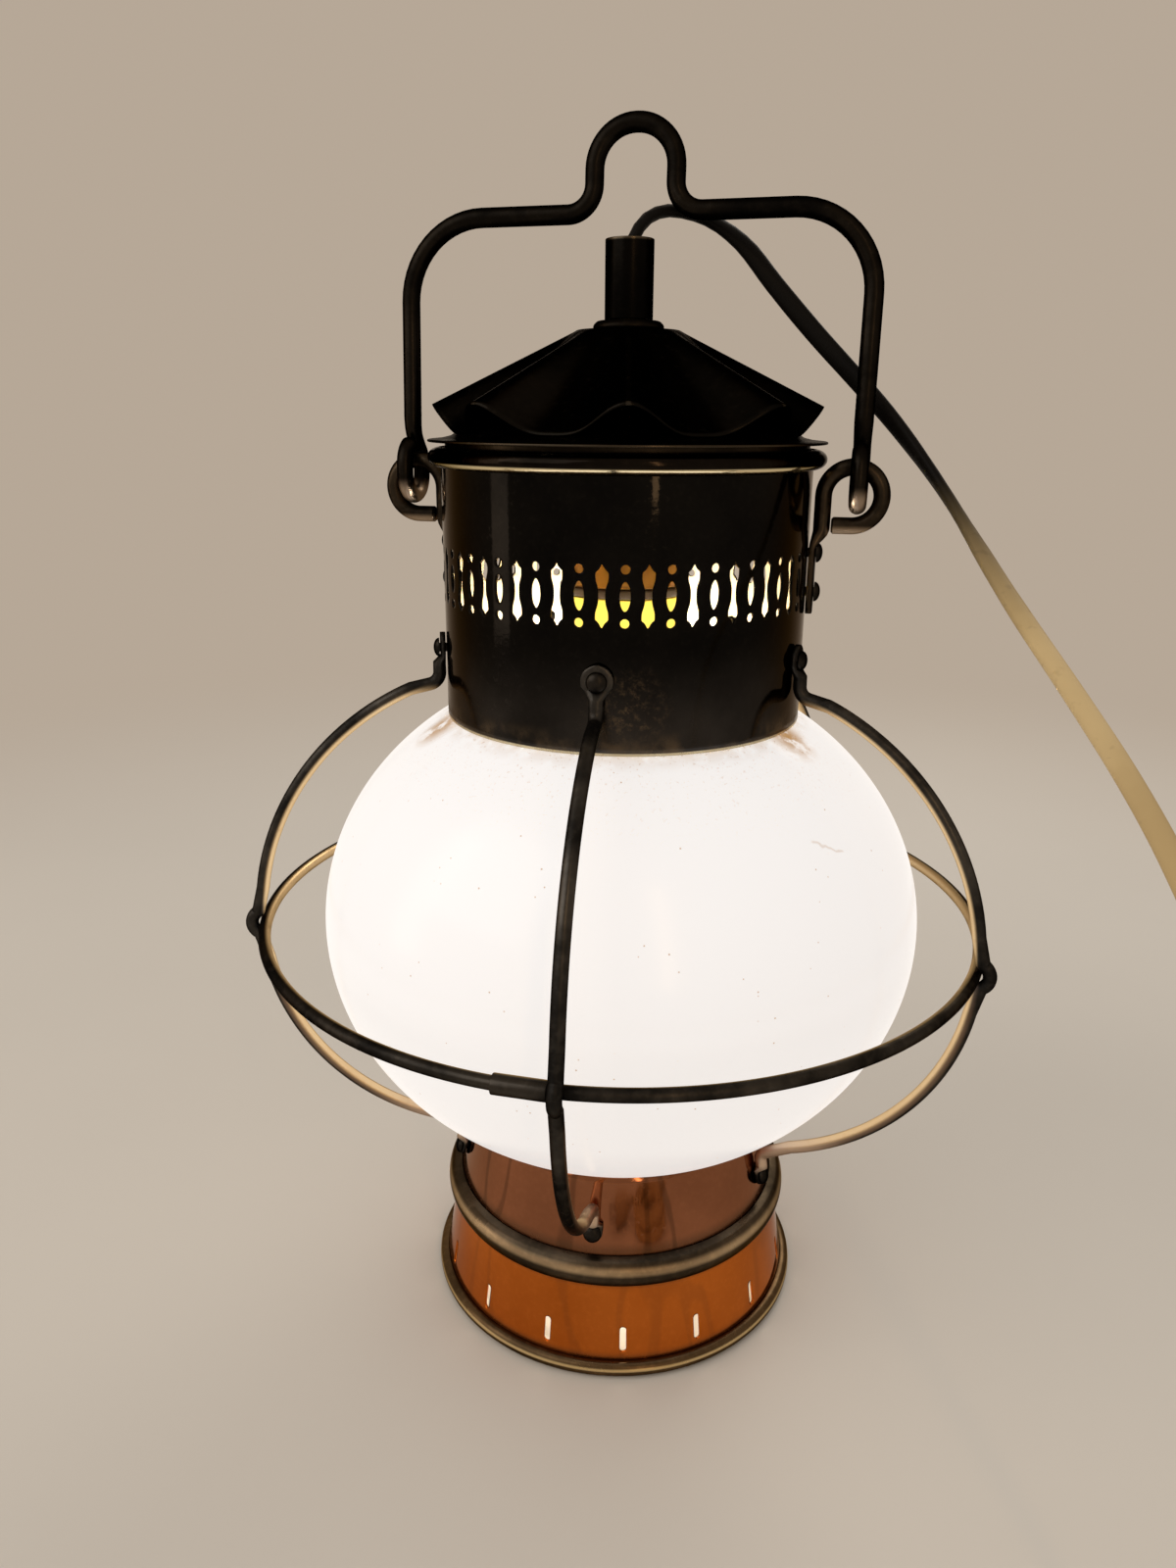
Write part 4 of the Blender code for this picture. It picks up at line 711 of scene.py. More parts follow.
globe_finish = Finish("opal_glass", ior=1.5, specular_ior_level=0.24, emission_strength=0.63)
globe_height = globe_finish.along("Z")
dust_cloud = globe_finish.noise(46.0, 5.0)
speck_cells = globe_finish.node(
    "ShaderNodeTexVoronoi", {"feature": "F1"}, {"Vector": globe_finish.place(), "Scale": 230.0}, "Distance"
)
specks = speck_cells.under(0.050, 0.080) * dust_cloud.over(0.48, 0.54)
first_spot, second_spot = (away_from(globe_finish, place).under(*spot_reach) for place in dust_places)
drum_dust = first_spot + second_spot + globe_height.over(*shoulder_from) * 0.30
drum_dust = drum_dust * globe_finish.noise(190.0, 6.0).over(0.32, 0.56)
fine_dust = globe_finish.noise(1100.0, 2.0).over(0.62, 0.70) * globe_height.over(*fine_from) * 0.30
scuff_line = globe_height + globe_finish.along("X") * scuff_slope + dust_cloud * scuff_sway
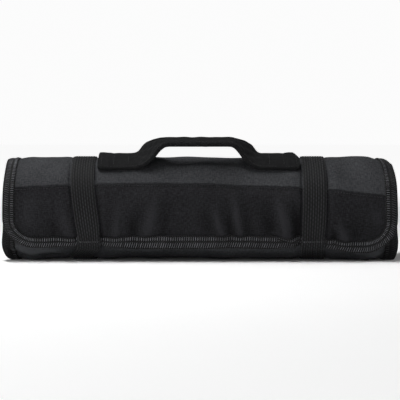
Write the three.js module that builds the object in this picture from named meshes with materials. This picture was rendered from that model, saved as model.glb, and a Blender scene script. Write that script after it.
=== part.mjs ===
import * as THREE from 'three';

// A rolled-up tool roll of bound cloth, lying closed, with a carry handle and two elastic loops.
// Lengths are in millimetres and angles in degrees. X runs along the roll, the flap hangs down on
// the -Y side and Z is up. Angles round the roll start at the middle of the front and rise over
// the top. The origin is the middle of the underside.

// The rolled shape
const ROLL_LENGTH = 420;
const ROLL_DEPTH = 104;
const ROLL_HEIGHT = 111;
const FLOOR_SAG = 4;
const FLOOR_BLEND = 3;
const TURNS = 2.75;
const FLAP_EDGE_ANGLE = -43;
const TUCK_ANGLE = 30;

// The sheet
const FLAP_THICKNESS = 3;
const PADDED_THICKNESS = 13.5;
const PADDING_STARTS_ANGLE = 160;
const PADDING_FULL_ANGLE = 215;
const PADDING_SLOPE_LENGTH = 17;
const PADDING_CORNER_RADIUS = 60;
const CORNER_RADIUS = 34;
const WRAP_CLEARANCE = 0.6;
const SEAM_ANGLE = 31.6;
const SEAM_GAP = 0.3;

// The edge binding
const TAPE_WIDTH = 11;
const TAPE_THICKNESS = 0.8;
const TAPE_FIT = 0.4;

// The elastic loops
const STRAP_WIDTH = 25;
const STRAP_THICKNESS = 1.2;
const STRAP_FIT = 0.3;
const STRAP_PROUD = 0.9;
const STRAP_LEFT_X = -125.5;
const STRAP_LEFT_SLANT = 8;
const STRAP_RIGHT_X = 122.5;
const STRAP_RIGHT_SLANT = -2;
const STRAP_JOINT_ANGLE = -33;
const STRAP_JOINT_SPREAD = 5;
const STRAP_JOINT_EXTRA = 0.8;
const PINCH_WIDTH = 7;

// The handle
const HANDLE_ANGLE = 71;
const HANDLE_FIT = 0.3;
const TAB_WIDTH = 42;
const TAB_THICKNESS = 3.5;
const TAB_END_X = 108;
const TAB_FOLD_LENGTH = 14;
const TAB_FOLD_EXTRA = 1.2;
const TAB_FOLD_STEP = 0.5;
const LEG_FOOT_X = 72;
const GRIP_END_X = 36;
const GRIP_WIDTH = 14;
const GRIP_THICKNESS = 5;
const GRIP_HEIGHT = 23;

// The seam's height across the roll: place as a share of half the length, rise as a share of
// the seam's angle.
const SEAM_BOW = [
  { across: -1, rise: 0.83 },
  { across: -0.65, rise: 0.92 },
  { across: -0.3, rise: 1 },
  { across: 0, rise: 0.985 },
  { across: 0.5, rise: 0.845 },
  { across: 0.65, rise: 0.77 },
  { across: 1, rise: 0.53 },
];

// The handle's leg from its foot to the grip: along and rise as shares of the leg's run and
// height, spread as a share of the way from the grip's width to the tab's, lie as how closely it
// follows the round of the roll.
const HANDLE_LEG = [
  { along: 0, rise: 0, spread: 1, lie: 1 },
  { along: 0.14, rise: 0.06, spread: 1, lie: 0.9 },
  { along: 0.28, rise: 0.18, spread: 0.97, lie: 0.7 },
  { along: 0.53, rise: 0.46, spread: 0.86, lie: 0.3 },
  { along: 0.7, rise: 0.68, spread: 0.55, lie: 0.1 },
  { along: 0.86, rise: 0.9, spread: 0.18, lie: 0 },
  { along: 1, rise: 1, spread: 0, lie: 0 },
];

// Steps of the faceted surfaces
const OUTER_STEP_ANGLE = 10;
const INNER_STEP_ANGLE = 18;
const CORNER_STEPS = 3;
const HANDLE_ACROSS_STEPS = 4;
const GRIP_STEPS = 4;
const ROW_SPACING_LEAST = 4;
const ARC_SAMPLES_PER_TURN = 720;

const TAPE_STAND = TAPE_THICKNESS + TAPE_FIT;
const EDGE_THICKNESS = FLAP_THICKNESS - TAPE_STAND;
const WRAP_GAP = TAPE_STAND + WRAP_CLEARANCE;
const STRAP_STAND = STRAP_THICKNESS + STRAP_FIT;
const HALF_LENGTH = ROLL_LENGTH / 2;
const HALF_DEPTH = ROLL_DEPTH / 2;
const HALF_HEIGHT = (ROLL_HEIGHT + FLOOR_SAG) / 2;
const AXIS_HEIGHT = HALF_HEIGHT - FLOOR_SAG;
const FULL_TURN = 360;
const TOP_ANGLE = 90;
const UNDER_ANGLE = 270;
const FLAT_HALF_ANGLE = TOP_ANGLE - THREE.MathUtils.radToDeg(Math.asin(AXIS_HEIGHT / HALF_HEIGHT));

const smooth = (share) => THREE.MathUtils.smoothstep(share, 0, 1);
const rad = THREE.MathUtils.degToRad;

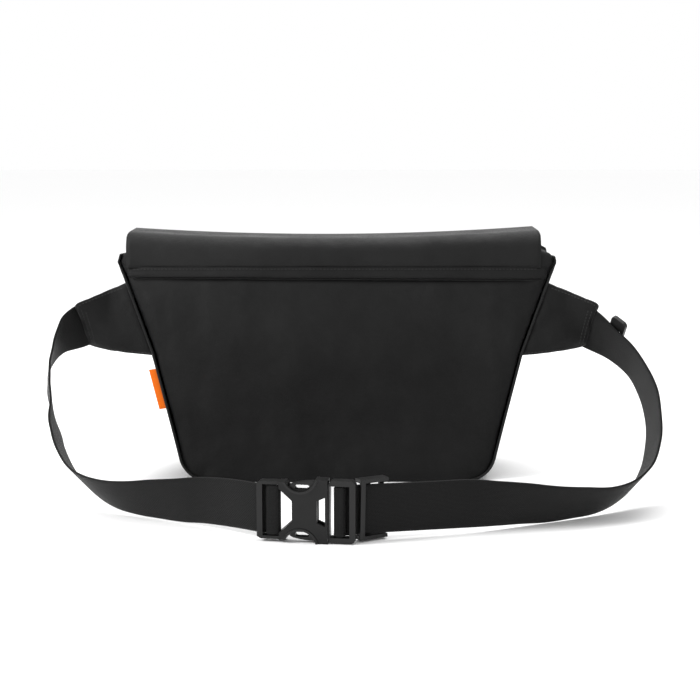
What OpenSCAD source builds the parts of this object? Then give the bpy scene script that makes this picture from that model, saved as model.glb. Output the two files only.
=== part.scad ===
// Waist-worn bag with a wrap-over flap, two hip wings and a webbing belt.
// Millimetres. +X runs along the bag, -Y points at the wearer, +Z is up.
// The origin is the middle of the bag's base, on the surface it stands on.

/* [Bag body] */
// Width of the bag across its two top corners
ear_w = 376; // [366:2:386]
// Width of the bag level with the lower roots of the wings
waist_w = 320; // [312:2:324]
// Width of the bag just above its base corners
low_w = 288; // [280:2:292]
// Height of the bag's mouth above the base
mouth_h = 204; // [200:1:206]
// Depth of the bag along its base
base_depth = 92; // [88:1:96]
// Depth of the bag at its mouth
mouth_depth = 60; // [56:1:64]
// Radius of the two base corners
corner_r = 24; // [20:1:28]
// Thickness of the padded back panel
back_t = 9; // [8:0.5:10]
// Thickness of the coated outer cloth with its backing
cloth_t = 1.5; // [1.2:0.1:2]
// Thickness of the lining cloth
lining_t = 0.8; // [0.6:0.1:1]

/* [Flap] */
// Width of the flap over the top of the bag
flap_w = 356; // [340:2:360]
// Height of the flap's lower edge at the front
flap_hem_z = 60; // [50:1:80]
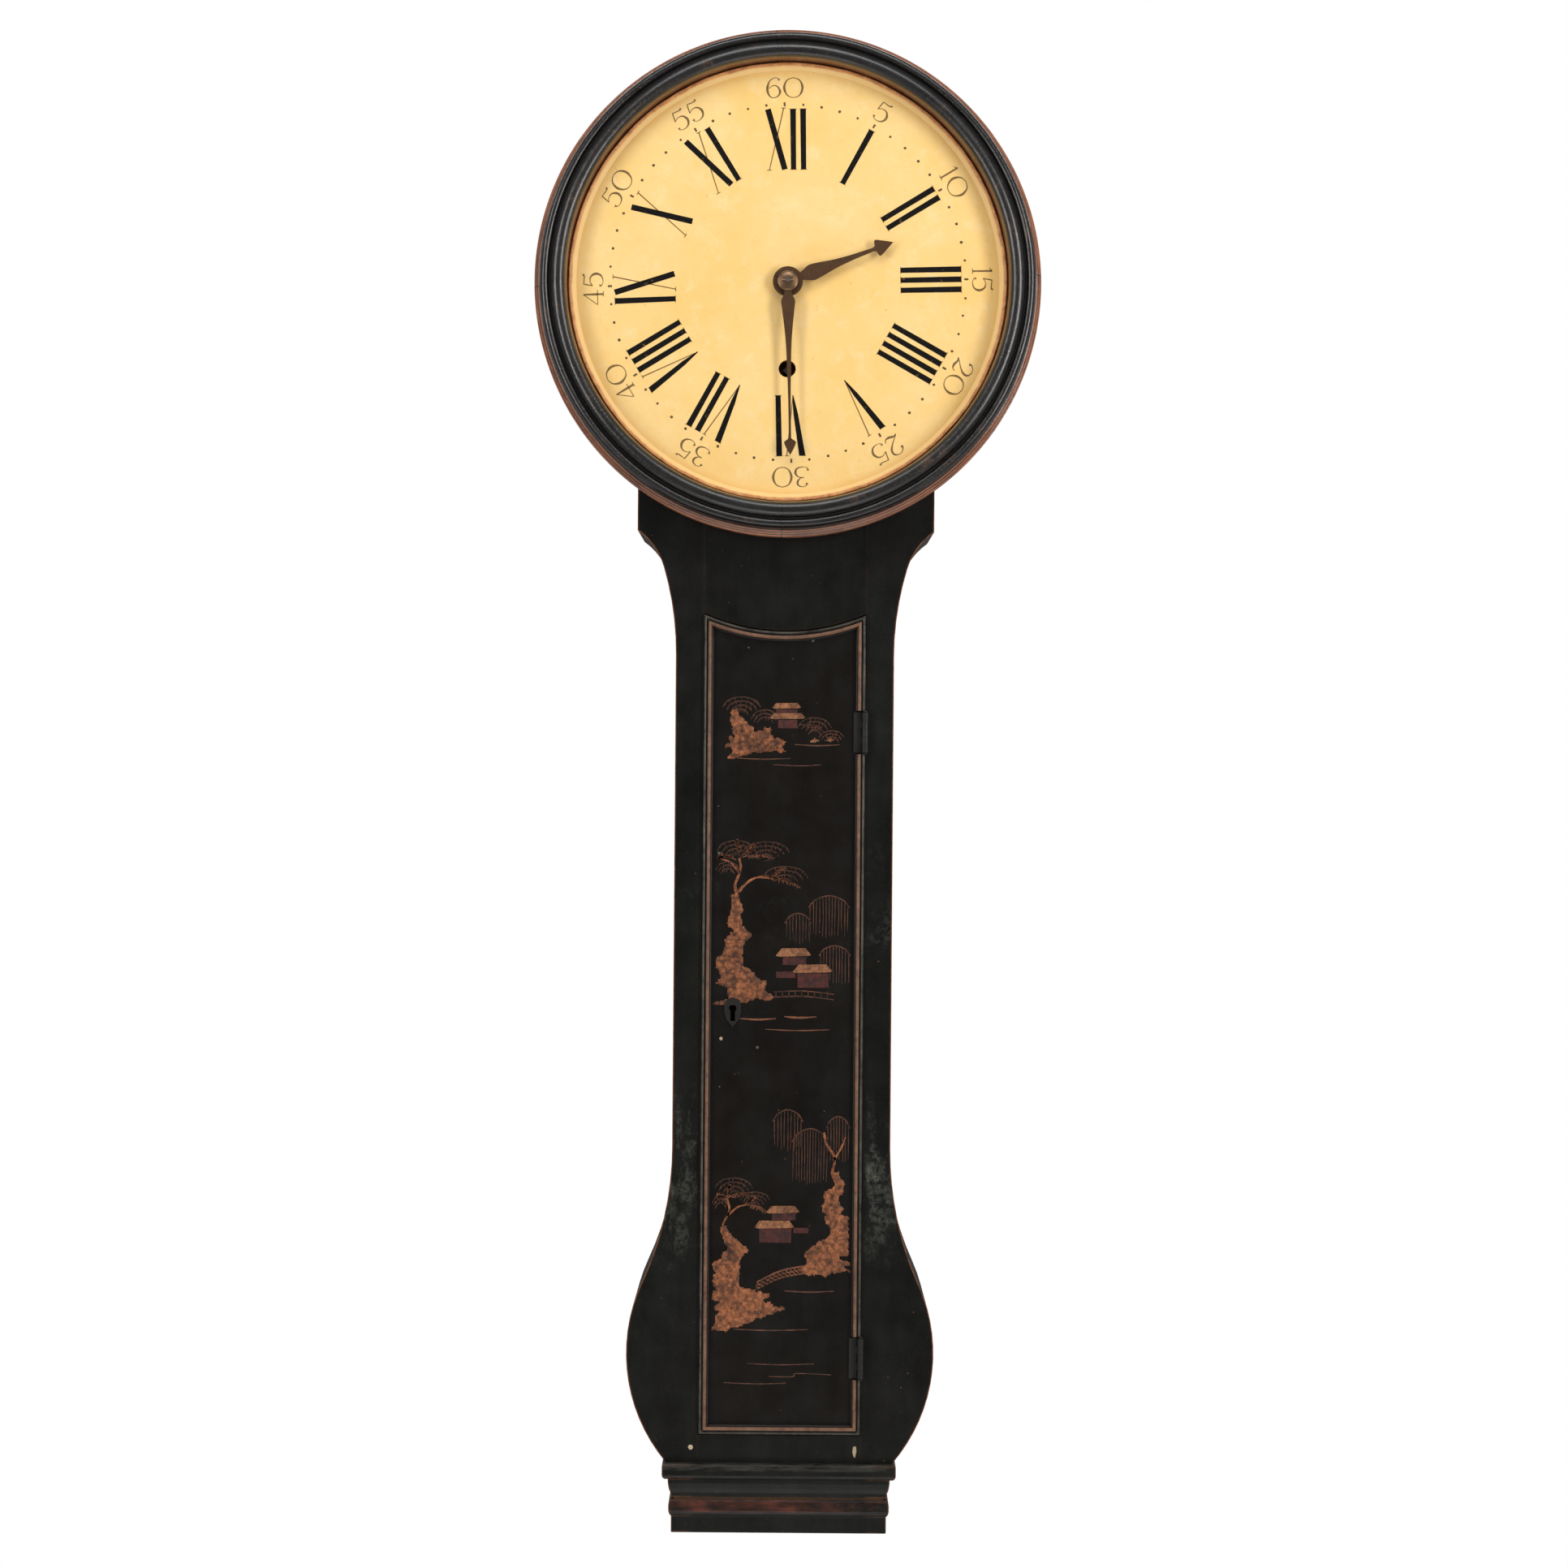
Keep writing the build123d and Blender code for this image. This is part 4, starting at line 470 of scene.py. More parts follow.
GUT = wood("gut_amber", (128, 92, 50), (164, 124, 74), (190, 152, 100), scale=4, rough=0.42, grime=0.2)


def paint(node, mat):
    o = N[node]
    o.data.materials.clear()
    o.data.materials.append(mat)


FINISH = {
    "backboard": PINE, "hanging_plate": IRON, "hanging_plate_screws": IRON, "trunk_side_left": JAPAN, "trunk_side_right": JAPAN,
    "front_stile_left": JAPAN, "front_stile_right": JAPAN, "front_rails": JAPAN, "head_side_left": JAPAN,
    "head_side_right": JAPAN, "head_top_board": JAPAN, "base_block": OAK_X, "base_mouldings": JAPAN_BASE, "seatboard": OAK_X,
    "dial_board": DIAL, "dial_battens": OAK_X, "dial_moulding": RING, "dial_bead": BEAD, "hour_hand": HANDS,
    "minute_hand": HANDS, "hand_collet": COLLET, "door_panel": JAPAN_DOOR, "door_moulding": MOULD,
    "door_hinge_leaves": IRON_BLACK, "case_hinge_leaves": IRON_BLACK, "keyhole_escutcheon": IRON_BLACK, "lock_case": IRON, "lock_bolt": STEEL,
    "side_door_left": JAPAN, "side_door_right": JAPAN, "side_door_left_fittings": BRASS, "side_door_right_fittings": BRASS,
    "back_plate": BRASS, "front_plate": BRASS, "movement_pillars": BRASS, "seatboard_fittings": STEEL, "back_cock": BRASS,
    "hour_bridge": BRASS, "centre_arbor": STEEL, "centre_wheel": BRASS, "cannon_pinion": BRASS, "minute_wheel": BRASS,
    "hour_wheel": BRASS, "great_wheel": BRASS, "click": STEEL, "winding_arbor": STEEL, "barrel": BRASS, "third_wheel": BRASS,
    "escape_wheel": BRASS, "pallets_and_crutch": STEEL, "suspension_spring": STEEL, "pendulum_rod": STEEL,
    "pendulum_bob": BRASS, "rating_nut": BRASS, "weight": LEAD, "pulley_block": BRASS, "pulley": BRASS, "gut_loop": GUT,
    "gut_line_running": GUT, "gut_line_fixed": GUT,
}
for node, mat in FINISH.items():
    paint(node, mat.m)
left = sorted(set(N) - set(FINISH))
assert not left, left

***

▶ TASK
Copy every line in the listing above where the string "builds" turns up.

▶ EXERCISE ANSWER
Write the three.js module that builds the object in this picture from named meshes with materials. This picture was rendered from that model, saved as model.glb, and a Blender scene script. Write that script after it.
What OpenSCAD source builds the parts of this object? Then give the bpy scene script that makes this picture from that model, saved as model.glb. Output the two files only.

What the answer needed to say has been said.